As 2012’s chosen Canadian Cultural Capital, Calgary is, in fact, a hub for culture: art, music, and theatre all thrive here. I stopped in at the Art Gallery of Calgary, a non-collecting public art gallery space that presents contemporary art exhibitions and art programs. While I was there, I took in Mary Kavanagh’s Atomic Suite exhibit, a series of photos from the atomic and nuclear industry creatively placed on one large white wall.
Not far away is the Glenbow Museum, which houses 28,000 works of art on four floors. On through September 3, Canada on Canvas showcases 130 years of works from mid 19th century up to the 1970s.
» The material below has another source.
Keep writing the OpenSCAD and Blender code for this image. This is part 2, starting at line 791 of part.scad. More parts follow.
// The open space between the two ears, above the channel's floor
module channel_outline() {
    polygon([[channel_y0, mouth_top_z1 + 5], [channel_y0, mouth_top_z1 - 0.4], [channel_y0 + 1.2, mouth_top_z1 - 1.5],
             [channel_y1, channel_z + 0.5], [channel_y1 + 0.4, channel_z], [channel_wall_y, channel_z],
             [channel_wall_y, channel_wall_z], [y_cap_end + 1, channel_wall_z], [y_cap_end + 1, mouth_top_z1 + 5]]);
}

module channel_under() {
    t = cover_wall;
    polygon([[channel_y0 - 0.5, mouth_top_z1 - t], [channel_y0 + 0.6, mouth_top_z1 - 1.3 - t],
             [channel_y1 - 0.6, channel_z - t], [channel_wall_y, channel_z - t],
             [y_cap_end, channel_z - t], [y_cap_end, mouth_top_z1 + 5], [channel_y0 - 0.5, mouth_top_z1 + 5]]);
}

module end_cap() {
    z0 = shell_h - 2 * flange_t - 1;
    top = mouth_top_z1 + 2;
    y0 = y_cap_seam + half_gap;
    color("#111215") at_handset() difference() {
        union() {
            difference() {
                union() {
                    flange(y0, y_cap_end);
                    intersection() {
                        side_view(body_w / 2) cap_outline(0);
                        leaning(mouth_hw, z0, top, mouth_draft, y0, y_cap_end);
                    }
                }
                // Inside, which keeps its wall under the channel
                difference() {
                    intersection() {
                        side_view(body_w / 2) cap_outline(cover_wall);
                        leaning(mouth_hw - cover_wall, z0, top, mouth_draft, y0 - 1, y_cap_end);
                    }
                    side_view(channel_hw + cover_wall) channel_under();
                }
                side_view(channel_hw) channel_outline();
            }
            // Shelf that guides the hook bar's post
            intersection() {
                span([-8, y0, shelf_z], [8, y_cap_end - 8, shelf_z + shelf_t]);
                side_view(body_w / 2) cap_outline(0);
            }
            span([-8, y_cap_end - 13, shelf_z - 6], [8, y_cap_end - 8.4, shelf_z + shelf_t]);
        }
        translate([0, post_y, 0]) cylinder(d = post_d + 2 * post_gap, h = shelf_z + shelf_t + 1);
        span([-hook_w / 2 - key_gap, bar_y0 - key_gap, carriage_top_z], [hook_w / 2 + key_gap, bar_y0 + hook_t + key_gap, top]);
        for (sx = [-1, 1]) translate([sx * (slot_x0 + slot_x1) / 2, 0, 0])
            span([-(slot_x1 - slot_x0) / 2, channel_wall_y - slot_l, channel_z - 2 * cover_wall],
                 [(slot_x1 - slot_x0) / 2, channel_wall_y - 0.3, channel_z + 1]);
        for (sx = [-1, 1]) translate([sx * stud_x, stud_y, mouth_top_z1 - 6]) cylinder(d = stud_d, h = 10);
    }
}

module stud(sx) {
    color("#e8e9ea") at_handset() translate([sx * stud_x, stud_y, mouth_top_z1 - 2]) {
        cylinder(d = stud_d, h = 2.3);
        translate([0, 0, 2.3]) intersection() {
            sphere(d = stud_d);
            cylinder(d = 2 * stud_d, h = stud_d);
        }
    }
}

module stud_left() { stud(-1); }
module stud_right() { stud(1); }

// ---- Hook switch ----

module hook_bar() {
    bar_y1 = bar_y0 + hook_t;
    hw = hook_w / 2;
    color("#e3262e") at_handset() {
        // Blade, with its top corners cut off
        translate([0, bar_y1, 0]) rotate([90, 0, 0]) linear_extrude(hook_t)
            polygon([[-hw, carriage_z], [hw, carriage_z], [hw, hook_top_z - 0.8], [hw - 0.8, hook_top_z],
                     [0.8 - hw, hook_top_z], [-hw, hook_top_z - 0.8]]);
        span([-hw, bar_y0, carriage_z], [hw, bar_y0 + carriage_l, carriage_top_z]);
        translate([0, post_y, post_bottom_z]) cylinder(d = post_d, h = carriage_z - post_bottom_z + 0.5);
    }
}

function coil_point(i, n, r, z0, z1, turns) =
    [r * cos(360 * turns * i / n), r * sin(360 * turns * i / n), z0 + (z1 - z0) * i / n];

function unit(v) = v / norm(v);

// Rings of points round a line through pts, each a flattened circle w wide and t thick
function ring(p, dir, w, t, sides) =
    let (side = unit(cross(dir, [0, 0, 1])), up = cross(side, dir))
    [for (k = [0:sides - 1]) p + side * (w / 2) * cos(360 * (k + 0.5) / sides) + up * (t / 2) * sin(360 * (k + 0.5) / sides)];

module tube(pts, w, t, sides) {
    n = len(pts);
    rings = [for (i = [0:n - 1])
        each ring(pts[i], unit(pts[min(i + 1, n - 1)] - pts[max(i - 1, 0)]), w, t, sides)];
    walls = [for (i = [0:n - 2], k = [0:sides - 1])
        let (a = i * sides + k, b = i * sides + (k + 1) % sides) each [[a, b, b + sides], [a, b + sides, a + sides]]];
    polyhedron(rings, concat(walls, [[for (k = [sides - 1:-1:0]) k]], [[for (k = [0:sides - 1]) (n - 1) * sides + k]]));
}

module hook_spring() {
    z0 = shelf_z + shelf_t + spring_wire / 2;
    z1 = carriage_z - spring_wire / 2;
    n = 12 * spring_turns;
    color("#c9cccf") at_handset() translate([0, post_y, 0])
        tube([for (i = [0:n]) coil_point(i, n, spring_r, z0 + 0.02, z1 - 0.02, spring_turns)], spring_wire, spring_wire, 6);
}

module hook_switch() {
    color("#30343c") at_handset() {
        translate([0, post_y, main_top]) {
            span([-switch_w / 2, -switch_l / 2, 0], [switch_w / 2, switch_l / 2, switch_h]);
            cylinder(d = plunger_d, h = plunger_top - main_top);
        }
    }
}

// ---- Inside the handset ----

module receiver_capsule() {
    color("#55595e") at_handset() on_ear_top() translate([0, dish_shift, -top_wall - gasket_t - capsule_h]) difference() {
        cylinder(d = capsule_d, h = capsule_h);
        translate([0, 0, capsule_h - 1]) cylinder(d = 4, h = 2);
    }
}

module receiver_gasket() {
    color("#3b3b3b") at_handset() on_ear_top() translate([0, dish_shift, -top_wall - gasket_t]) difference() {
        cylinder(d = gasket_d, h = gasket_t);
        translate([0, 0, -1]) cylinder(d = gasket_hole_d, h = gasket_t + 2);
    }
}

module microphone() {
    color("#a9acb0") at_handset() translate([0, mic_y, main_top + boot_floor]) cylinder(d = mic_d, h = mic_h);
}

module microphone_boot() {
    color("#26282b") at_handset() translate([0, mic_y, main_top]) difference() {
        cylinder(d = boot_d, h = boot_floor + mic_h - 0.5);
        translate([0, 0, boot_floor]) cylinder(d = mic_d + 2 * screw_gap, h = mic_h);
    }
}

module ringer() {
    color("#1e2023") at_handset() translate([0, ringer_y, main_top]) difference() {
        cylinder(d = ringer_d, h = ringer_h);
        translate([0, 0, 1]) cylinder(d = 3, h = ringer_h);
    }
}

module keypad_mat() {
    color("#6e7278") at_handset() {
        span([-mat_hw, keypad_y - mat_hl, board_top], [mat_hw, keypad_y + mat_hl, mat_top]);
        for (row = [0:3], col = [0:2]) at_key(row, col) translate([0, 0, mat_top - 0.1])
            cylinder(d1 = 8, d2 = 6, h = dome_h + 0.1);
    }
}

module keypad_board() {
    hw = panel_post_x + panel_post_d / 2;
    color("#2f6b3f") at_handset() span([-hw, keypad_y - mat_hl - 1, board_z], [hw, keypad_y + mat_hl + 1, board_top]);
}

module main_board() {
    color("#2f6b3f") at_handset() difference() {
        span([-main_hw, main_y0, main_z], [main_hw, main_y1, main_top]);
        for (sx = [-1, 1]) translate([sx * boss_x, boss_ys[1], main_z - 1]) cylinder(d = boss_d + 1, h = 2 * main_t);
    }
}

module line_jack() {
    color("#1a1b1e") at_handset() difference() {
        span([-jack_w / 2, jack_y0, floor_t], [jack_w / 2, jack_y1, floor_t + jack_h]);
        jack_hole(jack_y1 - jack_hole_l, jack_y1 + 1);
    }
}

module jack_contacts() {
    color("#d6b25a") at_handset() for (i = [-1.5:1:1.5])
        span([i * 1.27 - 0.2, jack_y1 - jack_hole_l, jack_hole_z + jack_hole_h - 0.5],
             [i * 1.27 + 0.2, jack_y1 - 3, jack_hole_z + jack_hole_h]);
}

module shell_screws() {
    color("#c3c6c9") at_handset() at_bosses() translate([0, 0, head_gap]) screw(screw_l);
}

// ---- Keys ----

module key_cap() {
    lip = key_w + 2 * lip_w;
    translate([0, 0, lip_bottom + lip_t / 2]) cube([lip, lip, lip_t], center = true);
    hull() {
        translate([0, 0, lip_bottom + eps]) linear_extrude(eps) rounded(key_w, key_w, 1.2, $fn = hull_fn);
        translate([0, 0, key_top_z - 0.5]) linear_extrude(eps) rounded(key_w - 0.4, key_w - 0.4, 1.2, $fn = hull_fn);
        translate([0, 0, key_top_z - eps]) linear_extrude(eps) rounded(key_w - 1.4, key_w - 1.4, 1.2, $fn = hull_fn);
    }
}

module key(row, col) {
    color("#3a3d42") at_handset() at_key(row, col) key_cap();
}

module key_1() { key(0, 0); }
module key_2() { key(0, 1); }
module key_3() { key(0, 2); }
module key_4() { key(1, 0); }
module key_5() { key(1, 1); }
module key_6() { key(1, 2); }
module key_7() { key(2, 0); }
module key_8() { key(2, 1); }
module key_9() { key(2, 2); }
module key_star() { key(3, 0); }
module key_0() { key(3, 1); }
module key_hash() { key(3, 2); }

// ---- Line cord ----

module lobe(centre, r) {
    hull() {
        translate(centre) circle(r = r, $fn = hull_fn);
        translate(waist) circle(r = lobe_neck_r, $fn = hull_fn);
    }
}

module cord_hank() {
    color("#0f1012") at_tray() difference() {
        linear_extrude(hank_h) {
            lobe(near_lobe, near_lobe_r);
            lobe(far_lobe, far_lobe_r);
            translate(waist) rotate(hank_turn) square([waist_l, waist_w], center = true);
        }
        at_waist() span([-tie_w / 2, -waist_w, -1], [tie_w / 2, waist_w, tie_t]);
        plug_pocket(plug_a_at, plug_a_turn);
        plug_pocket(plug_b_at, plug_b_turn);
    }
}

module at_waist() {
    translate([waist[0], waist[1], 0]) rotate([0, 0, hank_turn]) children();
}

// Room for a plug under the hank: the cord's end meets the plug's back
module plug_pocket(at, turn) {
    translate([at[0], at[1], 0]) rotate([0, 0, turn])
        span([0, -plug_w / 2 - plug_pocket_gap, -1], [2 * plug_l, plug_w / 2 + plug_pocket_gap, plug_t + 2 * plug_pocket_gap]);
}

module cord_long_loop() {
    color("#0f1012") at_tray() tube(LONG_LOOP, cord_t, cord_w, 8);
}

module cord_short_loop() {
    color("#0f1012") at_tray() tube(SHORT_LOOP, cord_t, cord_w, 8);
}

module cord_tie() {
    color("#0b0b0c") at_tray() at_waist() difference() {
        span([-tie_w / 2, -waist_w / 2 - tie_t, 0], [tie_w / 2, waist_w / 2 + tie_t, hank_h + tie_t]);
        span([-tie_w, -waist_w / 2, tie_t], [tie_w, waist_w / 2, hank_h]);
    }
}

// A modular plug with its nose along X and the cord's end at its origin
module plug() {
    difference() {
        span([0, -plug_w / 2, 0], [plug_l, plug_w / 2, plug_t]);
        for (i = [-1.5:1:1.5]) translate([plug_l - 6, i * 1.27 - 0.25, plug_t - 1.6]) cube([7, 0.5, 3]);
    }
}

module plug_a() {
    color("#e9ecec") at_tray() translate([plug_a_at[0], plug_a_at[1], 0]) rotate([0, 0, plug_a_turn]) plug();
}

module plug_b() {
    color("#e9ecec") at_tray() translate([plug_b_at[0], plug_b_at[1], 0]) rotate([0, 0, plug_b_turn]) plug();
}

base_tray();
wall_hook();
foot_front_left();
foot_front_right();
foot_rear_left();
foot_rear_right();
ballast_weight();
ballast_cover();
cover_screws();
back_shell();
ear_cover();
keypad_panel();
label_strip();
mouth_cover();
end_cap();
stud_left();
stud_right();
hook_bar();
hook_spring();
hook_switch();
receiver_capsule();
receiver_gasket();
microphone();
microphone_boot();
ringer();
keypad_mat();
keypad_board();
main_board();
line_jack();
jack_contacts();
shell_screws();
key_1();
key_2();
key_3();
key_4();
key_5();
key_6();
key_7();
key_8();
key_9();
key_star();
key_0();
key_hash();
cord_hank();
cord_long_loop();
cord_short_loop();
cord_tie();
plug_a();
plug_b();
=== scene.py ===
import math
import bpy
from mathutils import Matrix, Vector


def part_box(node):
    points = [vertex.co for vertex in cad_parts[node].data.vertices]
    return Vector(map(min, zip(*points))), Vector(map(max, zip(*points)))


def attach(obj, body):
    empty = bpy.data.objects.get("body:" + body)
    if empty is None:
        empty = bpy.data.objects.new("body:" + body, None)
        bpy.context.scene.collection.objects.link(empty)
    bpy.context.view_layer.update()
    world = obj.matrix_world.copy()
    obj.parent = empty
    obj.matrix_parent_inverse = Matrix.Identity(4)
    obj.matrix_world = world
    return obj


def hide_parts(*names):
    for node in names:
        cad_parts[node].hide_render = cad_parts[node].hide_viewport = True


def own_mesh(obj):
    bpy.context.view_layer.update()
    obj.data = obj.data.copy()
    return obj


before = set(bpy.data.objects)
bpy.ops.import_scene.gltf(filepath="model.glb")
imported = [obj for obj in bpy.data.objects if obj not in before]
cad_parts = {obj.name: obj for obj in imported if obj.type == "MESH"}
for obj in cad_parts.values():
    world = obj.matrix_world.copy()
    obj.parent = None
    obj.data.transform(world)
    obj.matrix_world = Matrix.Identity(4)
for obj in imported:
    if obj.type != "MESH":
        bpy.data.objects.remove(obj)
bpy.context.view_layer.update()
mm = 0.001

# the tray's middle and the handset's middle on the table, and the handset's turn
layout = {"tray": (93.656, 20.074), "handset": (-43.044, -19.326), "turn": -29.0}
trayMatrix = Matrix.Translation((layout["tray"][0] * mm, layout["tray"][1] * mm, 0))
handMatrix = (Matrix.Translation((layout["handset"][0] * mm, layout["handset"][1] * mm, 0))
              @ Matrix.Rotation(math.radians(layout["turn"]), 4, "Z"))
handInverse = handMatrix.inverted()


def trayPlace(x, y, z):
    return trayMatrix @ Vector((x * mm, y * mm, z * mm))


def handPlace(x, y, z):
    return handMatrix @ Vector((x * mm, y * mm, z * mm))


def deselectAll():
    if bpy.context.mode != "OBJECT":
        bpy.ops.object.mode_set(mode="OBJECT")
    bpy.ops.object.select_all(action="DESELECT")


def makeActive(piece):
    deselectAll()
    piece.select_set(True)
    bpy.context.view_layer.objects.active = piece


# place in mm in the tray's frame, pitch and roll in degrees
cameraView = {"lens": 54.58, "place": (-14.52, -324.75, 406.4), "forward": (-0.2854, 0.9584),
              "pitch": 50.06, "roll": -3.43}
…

It includes works by 40 of Canada’s most esteemed painters.
Another standout exhibit is Charlie Russell and The First Calgary Stampede. Born in St. Louis in 1864, Russell came to be known as one of the world’s greatest western artists, aka the “Famous Cowboy Artist”. Many of his works were sold in 1912 for a then-paltry $1,500. This collection of 20 paintings was a huge hit at the first ever Calgary Stampede held that year.
After art came the pursuit of artistic edibles, which I found at the Palliser’s afternoon tea. Dainty pastries, tea sandwiches, and traditional scones were served with both house-made jam and Devonshire clotted cream.
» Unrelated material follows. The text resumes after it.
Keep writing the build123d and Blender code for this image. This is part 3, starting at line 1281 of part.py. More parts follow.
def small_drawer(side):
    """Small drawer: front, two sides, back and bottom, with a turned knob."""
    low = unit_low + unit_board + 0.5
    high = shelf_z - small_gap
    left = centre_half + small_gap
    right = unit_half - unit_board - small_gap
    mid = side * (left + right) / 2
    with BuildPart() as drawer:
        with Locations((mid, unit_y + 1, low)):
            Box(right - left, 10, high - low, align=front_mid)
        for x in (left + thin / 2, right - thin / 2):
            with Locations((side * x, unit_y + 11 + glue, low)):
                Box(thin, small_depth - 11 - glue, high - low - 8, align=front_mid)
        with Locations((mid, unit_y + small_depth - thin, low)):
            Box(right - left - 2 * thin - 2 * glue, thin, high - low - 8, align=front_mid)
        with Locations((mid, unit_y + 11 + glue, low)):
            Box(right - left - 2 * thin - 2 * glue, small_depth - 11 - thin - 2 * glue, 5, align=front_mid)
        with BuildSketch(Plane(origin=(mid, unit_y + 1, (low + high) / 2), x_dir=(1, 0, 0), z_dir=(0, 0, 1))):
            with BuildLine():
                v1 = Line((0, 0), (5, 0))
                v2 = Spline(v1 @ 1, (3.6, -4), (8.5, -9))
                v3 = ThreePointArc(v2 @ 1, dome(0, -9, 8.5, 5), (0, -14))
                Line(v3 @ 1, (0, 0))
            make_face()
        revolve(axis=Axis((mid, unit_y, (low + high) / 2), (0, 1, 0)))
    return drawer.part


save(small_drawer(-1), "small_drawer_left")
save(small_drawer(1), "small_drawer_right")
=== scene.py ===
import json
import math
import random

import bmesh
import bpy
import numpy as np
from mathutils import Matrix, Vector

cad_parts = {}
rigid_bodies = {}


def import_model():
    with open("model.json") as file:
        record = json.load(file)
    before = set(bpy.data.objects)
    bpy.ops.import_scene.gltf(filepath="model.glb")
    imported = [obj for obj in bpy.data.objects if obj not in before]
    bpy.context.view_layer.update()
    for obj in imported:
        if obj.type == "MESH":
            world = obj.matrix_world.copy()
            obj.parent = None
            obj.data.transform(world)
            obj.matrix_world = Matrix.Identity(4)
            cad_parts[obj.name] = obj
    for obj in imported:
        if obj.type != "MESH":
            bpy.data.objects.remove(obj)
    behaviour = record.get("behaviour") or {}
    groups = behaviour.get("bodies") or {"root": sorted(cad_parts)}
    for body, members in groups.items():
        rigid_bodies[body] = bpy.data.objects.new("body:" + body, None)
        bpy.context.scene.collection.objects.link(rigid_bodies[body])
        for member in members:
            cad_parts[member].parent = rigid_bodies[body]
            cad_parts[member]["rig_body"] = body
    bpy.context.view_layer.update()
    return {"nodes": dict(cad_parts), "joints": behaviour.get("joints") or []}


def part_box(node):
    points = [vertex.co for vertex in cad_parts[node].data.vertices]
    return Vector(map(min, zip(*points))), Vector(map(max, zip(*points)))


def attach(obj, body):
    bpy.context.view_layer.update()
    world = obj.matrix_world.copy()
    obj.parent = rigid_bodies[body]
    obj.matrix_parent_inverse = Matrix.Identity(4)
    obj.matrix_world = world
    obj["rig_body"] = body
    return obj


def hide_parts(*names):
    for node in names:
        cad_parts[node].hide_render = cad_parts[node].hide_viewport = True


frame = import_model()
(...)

Later, for heartier art of the edible kind, I headed over to Model Milk Bistro, one of the latest gourmet restaurant destinations to hit Calgary’s already busy dining scene. I was lucky to have had a reservation to enjoy Vancouver transplant executive chef/co-owner Justin Leboe’s creations in a converted 1930s dairy. Model Milk was the first dairy to use delivery trucks to bring fresh milk to most of Alberta and the lounge at the entrance was originally used by Model Milk in the 1930s as a milkshake and ice cream bar.
My main course was an Ahi tuna tostada ($16) with avocado spread on the tostada shell and piled high with slaw, tuna, and paper-thin nectarine slices. I saved some room for Model Milk’s ice cream sandwich for dessert ($9). This gorgeous array of sandwiched milk chocolate ice cream is topped with crumbled bits of pecan praline chunks, shavings of chocolate, and chopped pecans. It’s a delightful way to end a meal and a visit to Alberta’s two biggest cities.